• [Task prompt]
Repeat exactly the lines from the start of the material below up to and including the "BAND_BOTTOM_H = 74.6" line.

• [Source material]
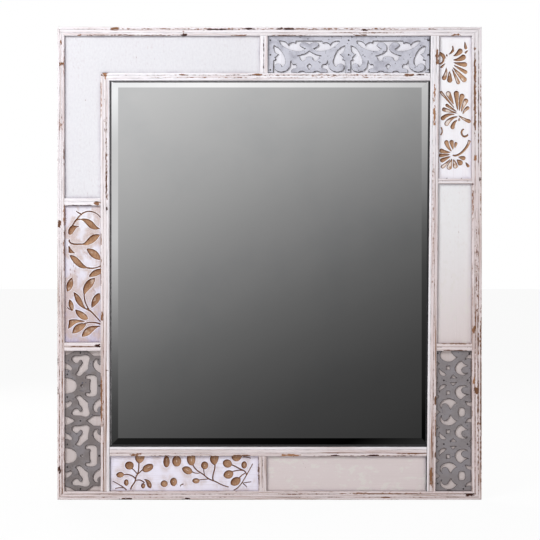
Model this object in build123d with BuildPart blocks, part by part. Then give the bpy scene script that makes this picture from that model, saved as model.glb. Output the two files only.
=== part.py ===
"""Wall mirror in a patchwork frame of grooved rails, with carved, plain and pierced-tin panels.

+Z is up and the mirror faces -Y. The origin is the middle of the bottom edge, midway through the depth.
Outlines are drawn as seen from the front, on a plane whose x is the part's X and whose y is the part's Z,
measured from the middle of the frame.
"""

import os
from dataclasses import dataclass
from math import ceil, cos, hypot, radians, sin

from build123d import *

os.makedirs("parts", exist_ok=True)

# ---------------------------------------------------------------- overall
WIDTH = 900.0
HEIGHT = 1003.0
RAIL_T = 18.0  # rails, front to back
BOARD_T = 6.0  # plywood back
BOARD_INSET = 3.0  # the back is this much smaller than the frame on every side

# ---------------------------------------------------------------- outer rails
OUTER_LEFT_W = 14.8
OUTER_RIGHT_W = 20.8
OUTER_TOP_W = 18.7
OUTER_BOTTOM_W = 17.6

# ---------------------------------------------------------------- panel bands between the rails
BAND_LEFT_W = 76.8
BAND_RIGHT_W = 73.0  # at mid height
BAND_TOP_H = 79.0
BAND_BOTTOM_H = 74.6

# ---------------------------------------------------------------- inner rails round the glass
INNER_LEFT_W = 19.5
INNER_RIGHT_W = 19.3
INNER_TOP_W = 16.8
INNER_BOTTOM_W = 20.6
INNER_RIGHT_LEAN = 8.6  # the right stile's head stands this much further right than its foot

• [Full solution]
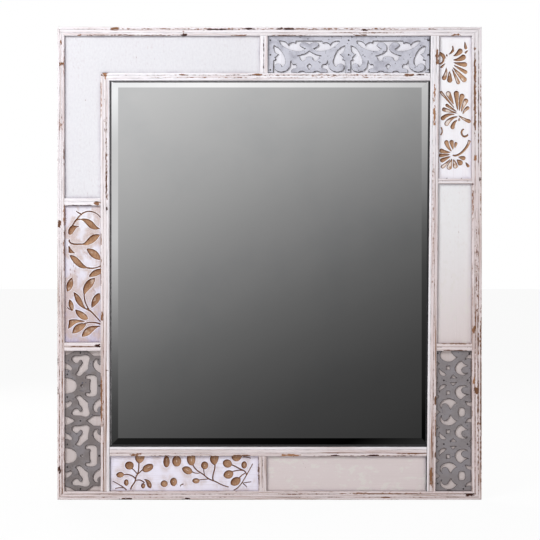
Model this object in build123d with BuildPart blocks, part by part. Then give the bpy scene script that makes this picture from that model, saved as model.glb. Output the two files only.
=== part.py ===
"""Wall mirror in a patchwork frame of grooved rails, with carved, plain and pierced-tin panels.

+Z is up and the mirror faces -Y. The origin is the middle of the bottom edge, midway through the depth.
Outlines are drawn as seen from the front, on a plane whose x is the part's X and whose y is the part's Z,
measured from the middle of the frame.
"""

import os
from dataclasses import dataclass
from math import ceil, cos, hypot, radians, sin

from build123d import *

os.makedirs("parts", exist_ok=True)

# ---------------------------------------------------------------- overall
WIDTH = 900.0
HEIGHT = 1003.0
RAIL_T = 18.0  # rails, front to back
BOARD_T = 6.0  # plywood back
BOARD_INSET = 3.0  # the back is this much smaller than the frame on every side

# ---------------------------------------------------------------- outer rails
OUTER_LEFT_W = 14.8
OUTER_RIGHT_W = 20.8
OUTER_TOP_W = 18.7
OUTER_BOTTOM_W = 17.6

# ---------------------------------------------------------------- panel bands between the rails
BAND_LEFT_W = 76.8
BAND_RIGHT_W = 73.0  # at mid height
BAND_TOP_H = 79.0
BAND_BOTTOM_H = 74.6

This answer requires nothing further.